POC adult female talks to her dismissive doctor

The Black Rare Disease Experience

I read an article the other day, and it told a detailed story about being Black and having a rare disease. That’s something you can’t find a lot of information about online.

My biracial identity

Being biracial comes with its challenges. I identify as a Black woman. I’m also half Lebanese, so I was always the black sheep growing up.

Where do I belong?

I was at swim schools that didn’t have many People of Color. The people who had a darker skin tone than mine wouldn’t accept me because I was too white. Yet, to the people who were white, I was made to feel like I was too Black.

Unfortunately, as hard as it is to say, this is a common problem that was just being biracial, but being Black, the Black experience can vary. I know I have more privilege standing next to somebody with a darker skin tone but less privilege than somebody with a lighter skin tone.

People don't look like me, and it's a problem

Yes, after I was diagnosed with NMOSD, I met a lot of people along the way within the community that had the same disease as me. However, I found it hard to find people that looked like me throughout the years. I’ve learned that many Black people and People of Color are in the community, but I often think about other rare disease groups that don’t have that privilege.

BIPOC representation in clinical trial participant populations

Linda Blount, the president and CEO of the Black Women's Health Imperative in partnership with the Rare Disease Diversity Coalition, said in an interview, "despite making up more than 38% of the US population, People of Color comprise only 16% of research study participants."1

There’s limited information on rare diseases affecting People of Color because they aren’t in clinical trials.

The problem is, why?

Well, this is something that still needs a definitive solution. We can start with researchers creating guidelines for the races studied in trials.

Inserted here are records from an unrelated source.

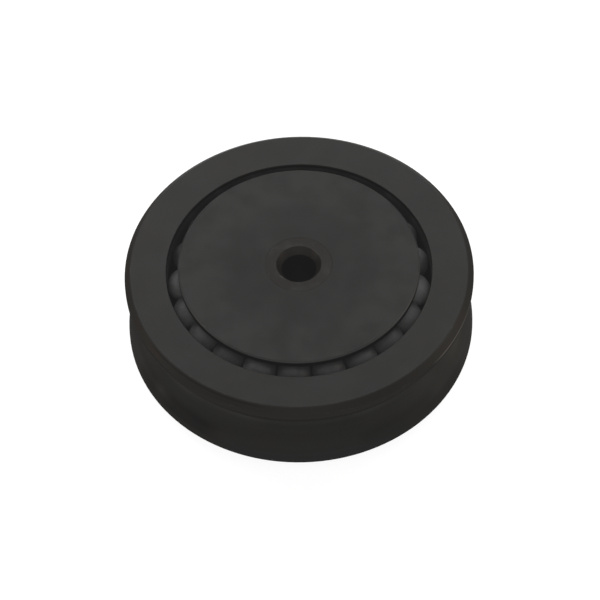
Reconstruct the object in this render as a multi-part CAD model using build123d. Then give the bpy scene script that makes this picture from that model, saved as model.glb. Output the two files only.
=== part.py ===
from build123d import *
import os
from math import acos, cos, degrees, pi, radians, sin, tan

# A wire rope sheave that turns on its own built-in bearing: a steel ring with a
# rope groove outside and two raceways inside, two full rows of loose balls, and
# a hub of two halves closed round a bush. Millimetres. Z is the axle's line and
# the origin is the middle of the bore, halfway between the two faces.

# ---- driving dimensions ----------------------------------------------------
RING_DIAMETER = 65.0
RING_WIDTH = 17.4
RING_CHAMFER = 1.1
MOUTH_DIAMETER = 49.5      # opening in each face that the hub stands in
MOUTH_EDGE = 0.12

ROPE_DIAMETER = 6.0
GROOVE_DEPTH = 4.4
GROOVE_FLARE = 35.0        # each wall's lean, in degrees from square to the axle
GROOVE_LIP_RADIUS = 4.3    # rounds each wall into the rim's narrow land

BALL_DIAMETER = 6.35
BALLS_PER_ROW = 21
PITCH_DIAMETER = 42.8
ROW_HEIGHT = 4.8           # each row's distance from the middle plane
UPPER_ROW_START = 8.6      # angle of the first ball, in degrees
CONTACT_ANGLE = 45.0
RACE_CONFORMITY = 1.04     # race section radius over ball radius
RUNNING_GAP = 0.03         # between a ball and each race along the contact line
RIB_DIAMETER = 44.4        # bore of the rib between the two raceways

HUB_WIDTH = 20.0
HUB_DIAMETER = 45.0
HUB_RIM_HEIGHT = 1.2
HUB_EDGE = 0.25
HALVES_EDGE = 0.3          # bevel where the two hub halves meet

BUSH_DIAMETER = 12.5
BORE_DIAMETER = 6.5
COUNTERSINK_DIAMETER = 8.4
COUNTERSINK_DEPTH = 1.4
SEAM_EDGE = 0.02           # edge break each side of the bush's seam

# ---- worked out from them --------------------------------------------------
ring_r = RING_DIAMETER / 2
ring_top = RING_WIDTH / 2
hub_top = HUB_WIDTH / 2
ball_r = BALL_DIAMETER / 2
pitch_r = PITCH_DIAMETER / 2
race_r = ball_r * RACE_CONFORMITY
race_shift = race_r - ball_r - RUNNING_GAP
race_dr = race_shift * cos(radians(CONTACT_ANGLE))
race_dz = race_shift * sin(radians(CONTACT_ANGLE))
outer_race_centre = (pitch_r - race_dr, ROW_HEIGHT + race_dz)
inner_race_centre = (pitch_r + race_dr, ROW_HEIGHT - race_dz)


def turned(outline):
    """Revolve a closed outline, drawn as (radius, height), about the axle's line."""
    return revolve(Plane.XZ * outline, Axis.Z)


def corners_at(outline, *places):
    """The outline's corners that stand at the given (radius, height) places."""
    return [outline.vertices().sort_by_distance((r, z, 0))[0] for r, z in places]


def ring_bore(side):
    """Edges of the ring's bore from one face to the rib: side is 1 above, -1 below."""
    r, z = outer_race_centre
    rib_angle = degrees(acos((RIB_DIAMETER / 2 - r) / race_r))
    mouth_r = MOUTH_DIAMETER / 2
    mouth = Polyline(
        (mouth_r + MOUTH_EDGE / 2, side * ring_top),
        (mouth_r - MOUTH_EDGE / 2, side * (ring_top - MOUTH_EDGE)),
        (r + race_r, side * z),
    )
    race = CenterArc((r, side * z), race_r, 0, -side * rib_angle)
    return mouth, race


def sheave_ring():
    """Grooved rim and outer races in one piece, with a rib that parts the two rows."""
    groove_r = 0.53 * ROPE_DIAMETER
    flare = radians(GROOVE_FLARE)
    apex_r = ring_r - GROOVE_DEPTH + groove_r - groove_r / sin(flare)
    lip_z = (ring_r - apex_r) * tan(flare)

    upper_mouth, upper_race = ring_bore(1)
    lower_mouth, lower_race = ring_bore(-1)
    rib = Line(upper_race @ 1, lower_race @ 1)
    rim = Polyline(
        lower_mouth @ 0,
        (ring_r - RING_CHAMFER, -ring_top),
        (ring_r, RING_CHAMFER - ring_top),
        (ring_r, -lip_z),
        (apex_r, 0),
        (ring_r, lip_z),
        (ring_r, ring_top - RING_CHAMFER),
        (ring_r - RING_CHAMFER, ring_top),
        upper_mouth @ 0,
    )
    outline = make_face([upper_mouth, upper_race, rib, lower_race, lower_mouth, rim])
    outline = fillet(corners_at(outline, (apex_r, 0)), groove_r)
    outline = fillet(corners_at(outline, (ring_r, lip_z), (ring_r, -lip_z)), GROOVE_LIP_RADIUS)
    return turned(outline)


def upper_hub_half():
    """Flange, inner race and half of the core; its rim overhangs the balls."""
    r, z = inner_race_centre
    core_r = r - race_r
    hub_r = HUB_DIAMETER / 2
    bush_r = BUSH_DIAMETER / 2
    race = CenterArc((r, z), race_r, 180, -90)
    core = Polyline((bush_r, 0), (core_r - HALVES_EDGE, 0), (core_r, HALVES_EDGE), race @ 0)
    flange = Polyline(
        race @ 1,
        (hub_r, hub_top - HUB_RIM_HEIGHT),
        (hub_r, hub_top - HUB_EDGE),
        (hub_r - HUB_EDGE, hub_top),
        (bush_r + SEAM_EDGE, hub_top),
        (bush_r, hub_top - SEAM_EDGE),
        (bush_r, 0),
    )
    return turned(make_face([core, race, flange]))


def hub_bush():
    """Sleeve that carries both hub halves, with its bore countersunk at each end."""
    bush_r = BUSH_DIAMETER / 2
    bore_r = BORE_DIAMETER / 2
    sink_r = COUNTERSINK_DIAMETER / 2
    sink_z = hub_top - COUNTERSINK_DEPTH
    outline = Polyline(
        (bore_r, -sink_z),
        (sink_r, -hub_top),
        (bush_r - SEAM_EDGE, -hub_top),
        (bush_r, SEAM_EDGE - hub_top),
        (bush_r, hub_top - SEAM_EDGE),
        (bush_r - SEAM_EDGE, hub_top),
        (sink_r, hub_top),
        (bore_r, sink_z),
        close=True,
    )
    return turned(make_face(outline))


def ball_row(height, start):
    """A full row of balls, the first one at the start angle."""
    step = 360 / BALLS_PER_ROW
    return [
        Rot(0, 0, start + i * step) * Pos(pitch_r, 0, height) * Sphere(ball_r)
        for i in range(BALLS_PER_ROW)
    ]


def sheave():
    """Every piece of the sheave, by name."""
    upper = upper_hub_half()
    pieces = {
        "sheave_ring": sheave_ring(),
        "upper_hub_half": upper,
        "lower_hub_half": mirror(upper, about=Plane.XY),
        "hub_bush": hub_bush(),
    }
    half_step = 180 / BALLS_PER_ROW
    rows = {
        "upper": ball_row(ROW_HEIGHT, UPPER_ROW_START),
        "lower": ball_row(-ROW_HEIGHT, UPPER_ROW_START + half_step),
    }
    for row, balls in rows.items():
        for number, ball in enumerate(balls, start=1):
            pieces[f"{row}_ball_{number:02d}"] = ball
    return pieces


os.makedirs("parts", exist_ok=True)
for name, piece in sheave().items():
    export_step(piece, f"parts/{name}.step")

ball_gap = 2 * pitch_r * sin(pi / BALLS_PER_ROW) - BALL_DIAMETER
print(f"gap between neighbouring balls {ball_gap:.3f} mm")
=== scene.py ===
import math

import bpy
from mathutils import Matrix, Vector


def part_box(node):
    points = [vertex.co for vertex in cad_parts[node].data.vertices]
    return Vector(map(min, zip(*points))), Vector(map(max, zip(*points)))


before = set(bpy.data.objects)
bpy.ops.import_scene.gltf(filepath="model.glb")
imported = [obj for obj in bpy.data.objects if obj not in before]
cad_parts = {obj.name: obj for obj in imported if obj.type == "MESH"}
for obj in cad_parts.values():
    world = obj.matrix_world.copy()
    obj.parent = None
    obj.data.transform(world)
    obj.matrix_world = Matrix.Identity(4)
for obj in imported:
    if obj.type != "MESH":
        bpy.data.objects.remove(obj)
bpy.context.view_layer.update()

# The frame is in metres. Places and sizes on the sheave are in millimetres below, and
# those of the view and the studio are in metres.
MM = 0.001

# ---- the view ------------------------------------------------------------------
VIEW_ELEVATION = math.radians(52.8)
VIEW_ROLL = math.radians(2.1)
VIEW_DISTANCE = 0.647
VIEW_AIM_RIGHT = 0.0002    # the aim's offset from the middle of the ring's upper face
VIEW_AIM_DOWN = 0.0059
LENS_MM = 208.9
NEAR_CLIP = 0.01

# ---- the studio ----------------------------------------------------------------
FLOOR_SIZE = 6.0
FLOOR_DROP = 0.05 * MM     # keeps the floor clear of the hub's lower face
FLOOR_ALBEDO = 0.18
FLOOR_ROUGHNESS = 0.9
FLOOR_GLOW = 0.92          # the photograph's ground is burnt out to white
DOME_STRENGTH = 0.499
BLACK_LIFT = 0.0103        # the photograph's blacks are lifted
SOFTBOX_DISTANCE = 1.3
WHITE = (1.0, 1.0, 1.0)
WARM = (1.0, 0.90, 0.78)
COOL = (0.97, 1.0, 1.06)
SOFTBOXES = {
    # name: azimuth and elevation in degrees as the sheave sees it, side, radiance, colour
    "back": (90, 30, 0.7, 3.97, WHITE),
    "back_left": (130, 40, 0.8, 4.33, WHITE),
    "back_right": (50, 40, 0.8, 3.57, WHITE),
    "left_low": (185, 3, 0.7, 1.05, WARM),
    "right": (8, 30, 0.9, 0.63, WARM),
    "right_low": (-5, 3, 0.7, 0.63, WARM),
    "front": (265, 25, 0.9, 0.12, COOL),
    "front_high": (270, 50, 0.6, 0.18, WHITE),
}

# ---- linear colours ------------------------------------------------------------
BLACK_OXIDE = (0.0188, 0.0188, 0.0184)
BROWN_OXIDE = (0.0221, 0.0199, 0.0177)
WALL_OXIDE = (0.0200, 0.0197, 0.0185)
# dark oxide for the score and stains, and painted shade in the groove's root and under the upper lip
SHADE_AND_DARK_OXIDE = (0.0095, 0.0088, 0.0082)
RIM_OXIDE = (0.0158, 0.0147, 0.0132)
GREY_RIM = (0.0145, 0.0145, 0.0141)
# painted highlight: a bright streak along the rim below the chamfer
PAINTED_RIM_HIGHLIGHT = (0.082, 0.075, 0.062)
BUSH_OXIDE = (0.0160, 0.0147, 0.0137)
# rubbed oxide in the countersink, and painted light on the rim's right and left sides
RUBBED_OXIDE_AND_SIDE_LIGHT = (0.034, 0.030, 0.027)
GROUND_STEEL = (0.21, 0.21, 0.206)
BARE_EDGE = (0.045, 0.043, 0.040)
WORN_EDGE = (0.048, 0.048, 0.046)
BALL_STEEL = (0.090, 0.089, 0.090)
# painted light: the balls' lower flanks painted lighter
PAINTED_FLANK_LIGHT = (0.17, 0.168, 0.165)
BROWNER = (1.03, 0.97, 0.92)
GREENER = (0.98, 1.01, 0.96)

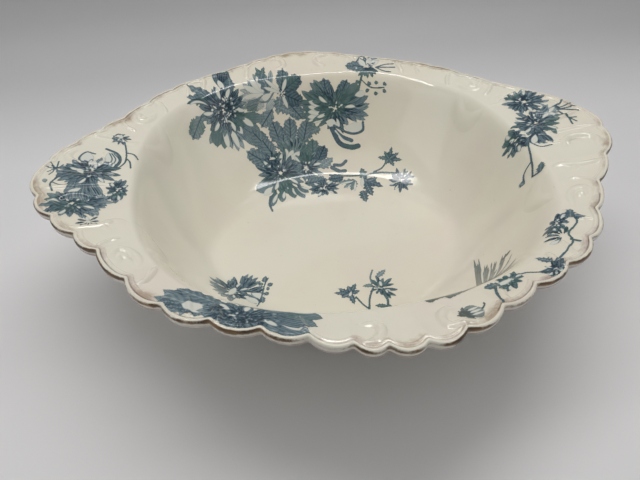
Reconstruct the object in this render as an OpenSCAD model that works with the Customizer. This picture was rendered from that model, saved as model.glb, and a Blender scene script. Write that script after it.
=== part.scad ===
// Open serving bowl in glazed porcelain.
// The plan is an oval drawn out to a point at each end and to a blunt corner at each side.
// A flat oval floor meets a cupped wall at a soft crease. The wall breaks outwards into a broad
// flange, and the flange ends in a scalloped, gilded edge with a raised thread just inside it.
// Angles run anticlockwise from the right-hand end, seen from above. The origin is on the table,
// under the middle of the bowl, with +X along the bowl's length and +Z up.

/* [Bowl] */
// Overall length between the two pointed ends
bowl_length = 254; // [220:1:290]
// Height of the rim above the table, at the ends and the side corners
rim_height = 65; // [58:1:75]
// How much lower the rim runs between an end and a corner
rim_dip = 2; // [0:0.5:4]
// Height of the inside floor above the table
floor_height = 8.5; // [7.5:0.5:11]
// How far the middle of the floor is dished
floor_dish = 0.8; // [0:0.1:1.5]
// Thickness of the clay
wall_t = 3.5; // [3:0.5:5]
// Height from the wall's top edge up to the rim
flange_rise = 7; // [4:0.5:10]

/* [Edge] */
// How far each scallop stands out from its neighbouring notches
lobe_depth = 2.6; // [0.4:0.2:4]
// How far the middle of each scallop is dished
flute_depth = 0.8; // [0:0.1:1.5]
// Distance from the edge in to the middle of the raised thread
thread_inset = 2.8; // [2.2:0.2:6]
// Width of the raised thread
thread_w = 1.6; // [1:0.2:3]
// Height of the raised thread
thread_h = 0.4; // [0.2:0.1:1]
// Width of the gilding on top of the edge
gilding_w = 1.2; // [0.8:0.2:2]
// Thickness of the gilding line
gilding_t = 0.15; // [0.1:0.05:0.3]

/* [Foot] */
// Width of the foot ring's flat base
foot_w = 5; // [3:0.5:8]
// Gap between the floor's crease and the outside of the foot ring
foot_inset = 2; // [1:0.5:6]

/* [Ornament] */
// Height of the raised scrolls and shells
relief_h = 0.9; // [0.4:0.1:1.5]
// Height of the printed sprays over the glaze
print_t = 0.3; // [0.2:0.05:0.5]

/* [Hidden] */

// Half length of the smooth outline that the scallops sit on
half = bowl_length / 2 - lobe_depth / 4;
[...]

The solution is complex? Not an excuse to stop looking for one

Although it may become more complex to find non-white participants for clinical trials, People of Color will suffer without their necessary inclusion in research. Leaving People of Color with rare diseases out gives them lesser of a chance to get successful healthcare compared to their white counterparts.

Racial disparities and rare diseases

Once diagnosed with a rare disease, because it's rare, the patient who is diagnosed gets their own significant challenges. However, People of Color face additional problems that could potentially end up being fatal.

Problems with access

As we continue to fight the ongoing race war in the world, the rare disease community suffers severely. Accessible to quality healthcare, and good insurance play a role in the treatment of rare patient.

Poverty places people in jobs that don’t pay too well or lack insurance benefits. This leaves them without access to rare disease specialists.

Issues with underrepresentation

The ongoing problem of underrepresented race groups will continue to have a negative effect on the rare disease community.

So as long as systemic racism and health disparities continue to plague People of Color, the rare disease community will continue to suffer.

What can we do?

It’s important to educate others and advocate for the problems faced by the Black community. There’s limited information that can be found on it. The longer we allow racial disparities to affect the healthcare system, the more People of Color with rare diseases will continue to suffer greatly.

To bring awareness to these issues faced in the Black and rare disease community, we need effective and collaborative plans to get more foundations involved in this issue.

Establishing more partnerships with foundations, such as the Rare Disease Diversity Coalition, gives us a chance to escape the chains of health disparities.